Investigators obtained nuclear license with almost no scrutiny

Investigators obtained nuclear license with almost no scrutiny
GAO sting will be subject of congressional hearing today
By Kathleen Day
THE WASHINGTON POST
Thursday, July 12, 2007

WASHINGTON — Undercover congressional investigators posing as West
Virginia businessmen obtained a license, with almost no scrutiny from
the Nuclear Regulatory Commission, that enabled them to buy enough
radioactive material from U.S. suppliers to build a “dirty bomb,” a
new government report says.

The investigators obtained the license within 28 days from officials
at the commission, the federal agency that, in addition to regulating
nuclear power plants, oversees radioactive materials used in health
care and industry, the report by the Government Accountability Office
says.

Nuclear agency officials approved the request with a minimal
background check that included no face-to-face interview or visit to
the purported company to ensure that it existed and complied with
safety rules, the report says.

Using a post-office box at Mail Boxes Etc., a telephone and a fax
machine, the undercover men from the GAO obtained the license “without
ever leaving their desks,” the report says.

After counterfeiting copies of the license, the agents ordered
portable moisture density gauges, which contain radioactive material
and are used at construction sites to analyze soil, water and pavement.
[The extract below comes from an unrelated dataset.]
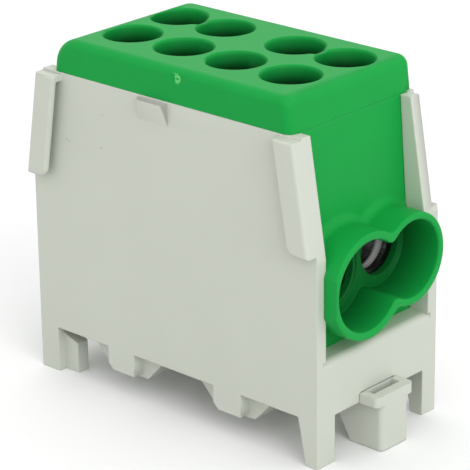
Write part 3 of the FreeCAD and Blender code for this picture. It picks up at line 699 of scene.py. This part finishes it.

The investigators ordered 45 gauges, enough to build a bomb with
enough radioactive material to qualify as a level-3 threat on the
International Atomic Energy Agency’s scale of 1 to 5, with 1 being the
most hazardous.

The investigators never took possession of the material, in part
because they lacked the means to handle it safely.
A dirty bomb is designed to use conventional explosives to cause
injury to people nearby while causing a long-lasting threat by
contaminating a wider area with radioactive material.

The GAO undertook the sting operation at the request of Norm Coleman,
R-Minn., the top minority member of the Senate permanent subcommittee
on investigations, which since 2003 has been examining security gaps
at the nuclear agency and other federal agencies that could leave the
country vulnerable to biological or nuclear attack.

The report will be the subject of subcommittee hearings today. It is
the latest of several government reports following the Sept. 11
terrorist attacks to warn of serious security gaps in nuclear
commission licensing procedures.

Nuclear Regulatory Commission chief Edward McGaffigan Jr. said
Wednesday that the agency has had to allocate finite resources to what
it thinks are the biggest threats to public safety. He said terrorists
have looked for relatively simple ways to cause massive death and damage.

Devices such as the moisture gauges pose a relatively low-level risk,
he said, because they require vast amounts of work to fashion into a
dangerous weapon.

After the GAO presented the nuclear agency with the results of its
operation, agency officials on June 1 ordered an immediate halt in new
licenses to handle radiation risks of 3 or lower.

The agency lifted the ban two weeks later after modifying its
procedures to require either a face-to-face meeting or a site visit,
McGaffigan said, something already required before issuing licenses to
handle material with risk levels of 1 and 2.